Object modeling scripts:
--- begin ---
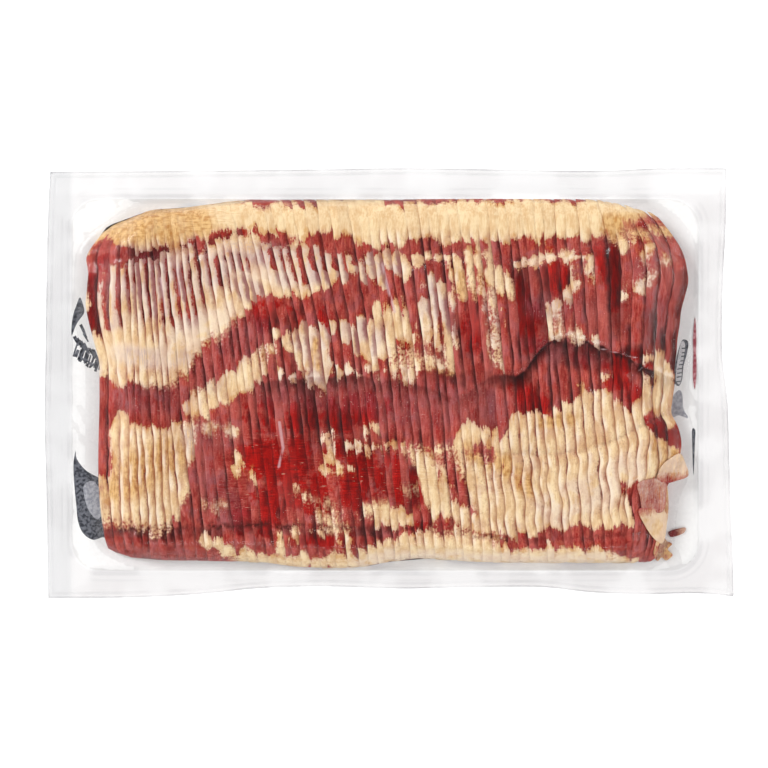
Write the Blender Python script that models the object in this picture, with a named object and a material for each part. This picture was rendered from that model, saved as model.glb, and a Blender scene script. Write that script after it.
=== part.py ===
"""Bacon pack: a flat vacuum pack of shingled, thick-cut bacon slices.

One layer of slices stands on a flat web of film, each slice leaning back under its right-hand
neighbour, and a formed web is drawn down over them and sealed to the flat web all round. The
whole is one closed solid: the thin sealed flange, the pocket's rim, and the ridged slab with
the creases where the film has pressed the slices over.

Metres, +Z up. The pack lies flat: its length runs along X, the slices run along Y, and the
origin is at the middle of its underside.
"""

import math

import bmesh
import bpy
import numpy as np

MM = 0.001

# Driving dimensions, in millimetres
PACK_LENGTH = 462.7
PACK_WIDTH = 288.7
FLANGE_THICKNESS = 0.6
RIM_HEIGHT = 1.0
POCKET_LEFT, POCKET_RIGHT = -214.2, 208.8
POCKET_FRONT, POCKET_BACK = -126.2, 122.2
POCKET_CORNER = 20.0
SLICE_COUNT = 62
SLAB_LEFT, SLAB_RIGHT = -192.5, 191.0
SLAB_MIDDLE_DEPTH = 241.0
SLAB_HEIGHT = 27.0
SLAB_FOOT_HEIGHT = 1.6
FOOT_REACH = 2.2

# The ridges of the slices: each tip stands over the valley in front of the next tip
TIP_RISE = 0.6
VALLEY_DROP = 0.8
VALLEY_SHARE = 0.86

# The slab's two ends are lower than its middle
LEFT_END_SHARE, LEFT_RAMP = 0.42, 26.0
RIGHT_END_SHARE, RIGHT_RAMP = 0.52, 22.0

# Smooth lines through (place, value) stations, all from the pack's middle.
# How far the cut edge of the film is drawn in from the pack's straight sides:
BACK_DRAW = ((-231, 2.4), (-160, 2.0), (-40, 0.7), (5, 0.0), (75, 0.9), (145, 1.7), (185, 0.0), (231, 0.0))
FRONT_DRAW = ((-231, 0.0), (-165, 0.7), (-122, 3.2), (-88, 6.6), (-45, 7.8), (8, 6.4), (62, 7.4),
              (108, 7.0), (135, 4.0), (168, 2.7), (218, 2.6), (231, 1.0))
LEFT_DRAW = ((-144, 2.4), (-72, 1.2), (-25, 0.0), (22, 0.7), (62, 1.2), (113, 2.4), (144, 3.8))
RIGHT_DRAW = ((-144, 0.0), (-128, 0.2), (-92, 1.8), (-45, 3.0), (-7, 4.6), (10, 6.9), (60, 7.4),
              (110, 5.2), (144, 4.6))
# Where the slices end, towards the back and the front:
BACK_ENDS = ((-200, 92), (-193, 99.5), (-186, 107), (-176, 113.5), (-160, 117.5), (-125, 119.5),
             (-60, 121), (142, 121), (168, 117), (184, 111), (193, 103), (200, 94))
FRONT_ENDS = ((-196, -104), (-187, -112), (-177, -117), (-127, -119), (-60, -123), (-20, -123),
              (12, -120), (180, -120), (190, -117))
# The three long creases that the film has pressed into the slices:
BACK_CREASE = ((-191, 81), (-130, 89), (-102, 96), (-50, 87), (-3, 82.6), (31, 86), (61, 89),
               (81, 82), (121, 88), (148, 96), (168, 103), (195, 84))
MIDDLE_CREASE = ((-191, 2), (-124, -1), (-60, 3), (-16, 5), (21, -1), (48, -8), (66, 4), (88, 8),
                 (105, 27), (142, 25), (168, 12), (195, 2))
FRONT_CREASE = ((-191, -99), (-127, -96), (-85, -95), (-6, -97), (41, -99), (88, -105), (142, -102),
                (195, -98))
# How far the slab's two end faces stand out from a straight line, from front to back:
LEFT_BULGE = ((-120, 5), (-107, 1), (-95, 0), (15, 0), (32, -3), (48, -8.5), (76, -9.5), (90, -6.5),
              (98, -1), (121, 14))
RIGHT_BULGE = ((-120, -8), (-70, -2), (-60, 7), (-25, 6), (-8, -2), (35, -2), (55, 8), (84, 9),
               (96, 4), (105, -2), (121, -12))
# The slices' lean in plan, sideways travel over travel to the front, from the left end (0) to
# the right end (1), in the back third of the slab and in the rest:
LEAN_AT_BACK = ((0.0, 0.0), (0.12, 0.10), (0.33, 0.23), (0.55, 0.14), (0.8, 0.10), (1.0, 0.02))
LEAN_IN_FRONT = ((0.0, 0.01), (0.12, 0.08), (0.7, 0.09), (0.85, 0.08), (1.0, 0.0))

# Heights across the slab as shares of its full height, in four bands from back to front. Each
# band starts at an end or a crease and gives (share of the band's depth, share of the height).
BACK_BAND = ((0.0, 0.15), (0.13, 0.55), (0.35, 0.76), (0.6, 0.815), (0.85, 0.78))
BACK_FIELD = ((0.0, 0.72), (0.08, 0.93), (0.3, 0.975), (0.55, 1.0), (0.8, 0.985), (0.955, 0.99))
FRONT_FIELD = ((0.0, 0.81), (0.05, 0.87), (0.15, 0.945), (0.4, 0.98), (0.65, 0.98), (0.88, 0.93))
FRONT_BAND = ((0.0, 0.745), (0.25, 0.82), (0.5, 0.77), (0.8, 0.5), (1.0, 0.15))


def smooth_line(stations, at):
    """The smooth curve through the (place, value) stations, read at one place."""
    places, values = np.array(stations, float).T
    slopes = np.gradient(values, places)
    at = min(max(at, places[0]), places[-1])
    span = min(int(np.searchsorted(places, at, side="right")) - 1, len(places) - 2)
    length = places[span + 1] - places[span]
    t = (at - places[span]) / length
    start = (1 + 2 * t) * (1 - t) ** 2 * values[span] + t * (1 - t) ** 2 * slopes[span] * length
    end = t * t * (3 - 2 * t) * values[span + 1] - t * t * (1 - t) * slopes[span + 1] * length
    return float(start + end)


def eased(t):
    """0 to 1 with level ends."""
    t = min(max(t, 0.0), 1.0)
    return t * t * (3 - 2 * t)


def rounded(x, y):
    """A point on the pocket's square outline, moved onto its rounded corner."""
    inner_x = min(max(x, POCKET_LEFT + POCKET_CORNER), POCKET_RIGHT - POCKET_CORNER)
    inner_y = min(max(y, POCKET_FRONT + POCKET_CORNER), POCKET_BACK - POCKET_CORNER)
    away = math.hypot(x - inner_x, y - inner_y)
    if away == 0:
        return x, y
    return (inner_x + (x - inner_x) * POCKET_CORNER / away,
            inner_y + (y - inner_y) * POCKET_CORNER / away)


def slice_line(along, y):
    """X of the slice line that is a given share along the slab, at one Y."""
    x = SLAB_LEFT + along * (SLAB_RIGHT - SLAB_LEFT)
    back = smooth_line(LEAN_AT_BACK, along)
    front = smooth_line(LEAN_IN_FRONT, along)
    third = SLAB_MIDDLE_DEPTH / 6
    x -= front * min(y, third)
    x -= back * max(y - third, 0.0)
    end_share = SLICE_COUNT / 4
    x += smooth_line(LEFT_BULGE, y) * max(1 - along * end_share, 0.0)
    x += smooth_line(RIGHT_BULGE, y) * max(1 - (1 - along) * end_share, 0.0)
    return x


def end_height(x, y):
    """Share of the height that the slab keeps near its left and right ends."""
    from_left = x - slice_line(0.0, y)
    from_right = slice_line(1.0, y) - x
    left = LEFT_END_SHARE + (1 - LEFT_END_SHARE) * eased(from_left / LEFT_RAMP)
    right = RIGHT_END_SHARE + (1 - RIGHT_END_SHARE) * eased(from_right / RIGHT_RAMP)
    return left * right


def columns_along():
    """(share along the slab, rise of the ridge) of every grid column on the slab."""
    columns = []
    for index in range(SLICE_COUNT):
        tip = index / SLICE_COUNT
        columns.append((tip, TIP_RISE))
        columns.append((tip + VALLEY_SHARE / SLICE_COUNT, -VALLEY_DROP))
    columns.append((1.0, 0.0))
    return columns


def rows_across(x):
    """(Y, share of the height) of every grid row on the slab, back to front, at one X."""
    lines = (smooth_line(BACK_ENDS, x), smooth_line(BACK_CREASE, x), smooth_line(MIDDLE_CREASE, x),
             smooth_line(FRONT_CREASE, x), smooth_line(FRONT_ENDS, x))
    rows = []
    for band, start, end in zip((BACK_BAND, BACK_FIELD, FRONT_FIELD, FRONT_BAND), lines, lines[1:]):
        for depth, height in band:
            rows.append((start + depth * (end - start), height))
    return rows


def slab_point(along, ridge, row):
    """One point of the slab's upper surface, in millimetres."""
    x = slice_line(along, 0.0)
    for _ in range(3):
        y, share = rows_across(x)[row]
        x = slice_line(along, y)
    height = SLAB_HEIGHT * share * end_height(x, y)
    return x, y, height + ridge * share


def film_edge(x, y):
    """A point on the pack's square outline, drawn in to the film's cut edge."""
    half_length, half_width = PACK_LENGTH / 2, PACK_WIDTH / 2
    if x <= -half_length:
        new_x = -half_length + max(smooth_line(LEFT_DRAW, y), 0.0)
    elif x >= half_length:
        new_x = half_length - max(smooth_line(RIGHT_DRAW, y), 0.0)
    else:
        new_x = x
    if y <= -half_width:
        new_y = -half_width + max(smooth_line(FRONT_DRAW, x), 0.0)
    elif y >= half_width:
        new_y = half_width - max(smooth_line(BACK_DRAW, x), 0.0)
    else:
        new_y = y
    return new_x, new_y


def pack_surface():
    """The upper surface as rows of points, from the back edge of the film to the front edge."""
    columns = columns_along()
    row_count = len(rows_across(0.0))
    slab = [[slab_point(along, ridge, row) for along, ridge in columns] for row in range(row_count)]
    surface = []
    for line in slab:
        first, last = line[0], line[-1]
        left_foot = (first[0] - FOOT_REACH, first[1], SLAB_FOOT_HEIGHT)
        right_foot = (last[0] + FOOT_REACH, last[1], SLAB_FOOT_HEIGHT)
        left_rim = rounded(POCKET_LEFT, first[1]) + (RIM_HEIGHT,)
        right_rim = rounded(POCKET_RIGHT, last[1]) + (RIM_HEIGHT,)
        left_edge = film_edge(-PACK_LENGTH / 2, first[1]) + (FLANGE_THICKNESS,)
        right_edge = film_edge(PACK_LENGTH / 2, last[1]) + (FLANGE_THICKNESS,)
        surface.append([left_edge, left_rim, left_foot] + line + [right_foot, right_rim, right_edge])
    for side, pocket_side, line in ((1, POCKET_BACK, surface[0]), (-1, POCKET_FRONT, surface[-1])):
        across = [POCKET_LEFT] + [point[0] for point in line[2:-2]] + [POCKET_RIGHT]
        rim = [rounded(x, pocket_side) + (RIM_HEIGHT,) for x in across]
        rim.insert(0, film_edge(-PACK_LENGTH / 2, pocket_side) + (FLANGE_THICKNESS,))
        rim.append(film_edge(PACK_LENGTH / 2, pocket_side) + (FLANGE_THICKNESS,))
        outer = [-PACK_LENGTH / 2] + across + [PACK_LENGTH / 2]
        edge = [film_edge(x, side * PACK_WIDTH / 2) + (FLANGE_THICKNESS,) for x in outer]
        if side > 0:
            surface = [edge, rim] + surface
        else:
            surface = surface + [rim, edge]
    return surface


def clear_scene():
    """Remove whatever the file opened with."""
    for thing in list(bpy.data.objects):
        bpy.data.objects.remove(thing, do_unlink=True)


def packed_bacon_material():
    """Clear film drawn tight over cured pork: rosy, glossy, with the flange's milky edge left out."""
    material = bpy.data.materials.new("packed_bacon")
    material.use_nodes = True
    shader = material.node_tree.nodes["Principled BSDF"]
    shader.inputs["Base Color"].default_value = (0.43, 0.13, 0.09, 1.0)
    shader.inputs["Roughness"].default_value = 0.28
    shader.inputs["Metallic"].default_value = 0.0
    return material


def vacuum_pack(collection):
    """The sealed pack as one closed solid with a flat underside."""
    surface = pack_surface()
    rows, columns = len(surface), len(surface[0])
    shape = bmesh.new()
    grid = bmesh.ops.create_grid(shape, x_segments=columns - 1, y_segments=rows - 1, size=1.0)
    ordered = sorted(grid["verts"], key=lambda vert: (round(-vert.co.y, 5), vert.co.x))
    for vert, point in zip(ordered, (point for line in surface for point in line)):
        vert.co = [value * MM for value in point]

    under = bmesh.ops.extrude_face_region(shape, geom=shape.faces[:], use_keep_orig=True)["geom"]
    under_verts = [part for part in under if isinstance(part, bmesh.types.BMVert)]
    for vert in under_verts:
        vert.co.z = 0.0
    under_edges = [part for part in under if isinstance(part, bmesh.types.BMEdge)]
    bmesh.ops.dissolve_limit(shape, angle_limit=math.radians(0.05), verts=under_verts, edges=under_edges)
    bmesh.ops.recalc_face_normals(shape, faces=shape.faces[:])

    mesh = bpy.data.meshes.new("vacuum_pack")
    shape.to_mesh(mesh)
    shape.free()
    mesh.shade_smooth()
    mesh.set_sharp_from_angle(angle=math.radians(40))
    pack = bpy.data.objects.new("vacuum_pack", mesh)
    pack.data.materials.append(packed_bacon_material())
    collection.objects.link(pack)
    return pack


def main():
    clear_scene()
    collection = bpy.data.collections.new("bacon_pack")
    bpy.context.scene.collection.children.link(collection)
    vacuum_pack(collection)


main()
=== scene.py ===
"""Looks of the bacon pack: shingled slices of cured belly under a clear, drawn-down film."""

import math

import bpy
import numpy as np
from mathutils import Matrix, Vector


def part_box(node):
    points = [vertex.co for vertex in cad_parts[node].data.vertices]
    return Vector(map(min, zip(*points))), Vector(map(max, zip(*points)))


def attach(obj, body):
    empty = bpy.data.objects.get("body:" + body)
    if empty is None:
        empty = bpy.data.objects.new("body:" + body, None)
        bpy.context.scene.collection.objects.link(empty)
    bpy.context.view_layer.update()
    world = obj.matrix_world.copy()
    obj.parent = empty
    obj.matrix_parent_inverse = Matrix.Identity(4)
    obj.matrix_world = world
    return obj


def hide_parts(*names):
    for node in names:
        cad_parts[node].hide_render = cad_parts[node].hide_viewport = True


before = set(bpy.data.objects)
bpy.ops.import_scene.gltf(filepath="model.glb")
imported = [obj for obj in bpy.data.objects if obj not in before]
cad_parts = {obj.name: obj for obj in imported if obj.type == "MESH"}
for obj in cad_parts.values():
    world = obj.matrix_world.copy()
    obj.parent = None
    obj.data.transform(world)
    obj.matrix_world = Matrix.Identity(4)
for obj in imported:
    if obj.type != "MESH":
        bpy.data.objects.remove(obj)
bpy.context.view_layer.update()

MM = 0.001
BODY = "root"
PACK_NODE = "vacuum_pack"

# ---------------------------------------------------------------------------------------------
# Sizes, in millimetres, in the frame's axes. The first group comes from the solid or repeats its values.
# ---------------------------------------------------------------------------------------------
lowest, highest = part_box(PACK_NODE)
PACK_LENGTH = (highest.x - lowest.x) / MM
PACK_WIDTH = (highest.y - lowest.y) / MM
PACK_HEIGHT = (highest.z - lowest.z) / MM
POCKET_LEFT, POCKET_RIGHT = -214.2, 208.8
POCKET_FRONT, POCKET_BACK = -127.0, 124.8
POCKET_CORNER = 20.0
SLICE_COUNT = 62
SLAB_LEFT, SLAB_RIGHT = -192.5, 191.0
SLAB_HEIGHT = PACK_HEIGHT - 1.2
# The slices lean one way up to this Y and another way behind it
LEAN_BEND = 241.0 / 6
# How many slices at each end take on that end's outline
LEFT_SHAPED, RIGHT_SHAPED = 4, 9
LEFT_END_SHARE, LEFT_RAMP = 0.42, 26.0
RIGHT_END_SHARE, RIGHT_RAMP = 0.52, 22.0

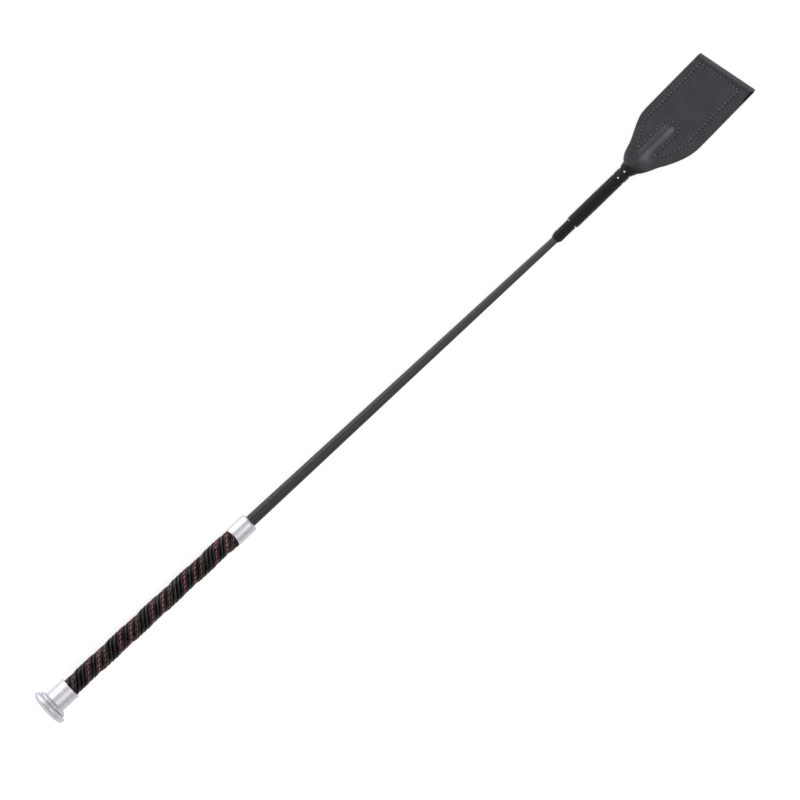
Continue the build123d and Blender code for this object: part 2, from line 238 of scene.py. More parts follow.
# ---------------------------------------------------------------- shader tools
class Value:
    """A shader value that takes part in Python arithmetic; each operator adds one Math node."""

    def __init__(self, finish, socket):
        self.finish = finish
        self.socket = socket

    def math(self, operation, *others):
        node = self.finish.node("ShaderNodeMath", {"operation": operation},
                                **{str(i): other for i, other in enumerate((self,) + others)})
        return Value(self.finish, node.outputs[0])

    def __add__(self, other):
        return self.math("ADD", other)

    def __radd__(self, other):
        return self + other

    def __sub__(self, other):
        return self.math("SUBTRACT", other)

    def __rsub__(self, other):
        return (self * -1) + other

    def __mul__(self, other):
        return self.math("MULTIPLY", other)

    def __rmul__(self, other):
        return self * other

    def __truediv__(self, other):
        return self.math("DIVIDE", other)

    def sine(self):
        return self.math("SINE")

    def above(self, edge):
        return self.math("GREATER_THAN", edge)

    def clamp(self, low=0.0, high=1.0):
        return self.math("MAXIMUM", low).math("MINIMUM", high)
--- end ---
(Stated exercise): Using the entries above, repeat only the lines from the one containing "for vert, point" through the one containing "cad_parts[node].hide_render = cad_parts[node].hide_viewport", end lines included.

(Written answer):
    for vert, point in zip(ordered, (point for line in surface for point in line)):
        vert.co = [value * MM for value in point]

    under = bmesh.ops.extrude_face_region(shape, geom=shape.faces[:], use_keep_orig=True)["geom"]
    under_verts = [part for part in under if isinstance(part, bmesh.types.BMVert)]
    for vert in under_verts:
        vert.co.z = 0.0
    under_edges = [part for part in under if isinstance(part, bmesh.types.BMEdge)]
    bmesh.ops.dissolve_limit(shape, angle_limit=math.radians(0.05), verts=under_verts, edges=under_edges)
    bmesh.ops.recalc_face_normals(shape, faces=shape.faces[:])

    mesh = bpy.data.meshes.new("vacuum_pack")
    shape.to_mesh(mesh)
    shape.free()
    mesh.shade_smooth()
    mesh.set_sharp_from_angle(angle=math.radians(40))
    pack = bpy.data.objects.new("vacuum_pack", mesh)
    pack.data.materials.append(packed_bacon_material())
    collection.objects.link(pack)
    return pack


def main():
    clear_scene()
    collection = bpy.data.collections.new("bacon_pack")
    bpy.context.scene.collection.children.link(collection)
    vacuum_pack(collection)


main()
=== scene.py ===
"""Looks of the bacon pack: shingled slices of cured belly under a clear, drawn-down film."""

import math

import bpy
import numpy as np
from mathutils import Matrix, Vector


def part_box(node):
    points = [vertex.co for vertex in cad_parts[node].data.vertices]
    return Vector(map(min, zip(*points))), Vector(map(max, zip(*points)))


def attach(obj, body):
    empty = bpy.data.objects.get("body:" + body)
    if empty is None:
        empty = bpy.data.objects.new("body:" + body, None)
        bpy.context.scene.collection.objects.link(empty)
    bpy.context.view_layer.update()
    world = obj.matrix_world.copy()
    obj.parent = empty
    obj.matrix_parent_inverse = Matrix.Identity(4)
    obj.matrix_world = world
    return obj


def hide_parts(*names):
    for node in names:
        cad_parts[node].hide_render = cad_parts[node].hide_viewport = True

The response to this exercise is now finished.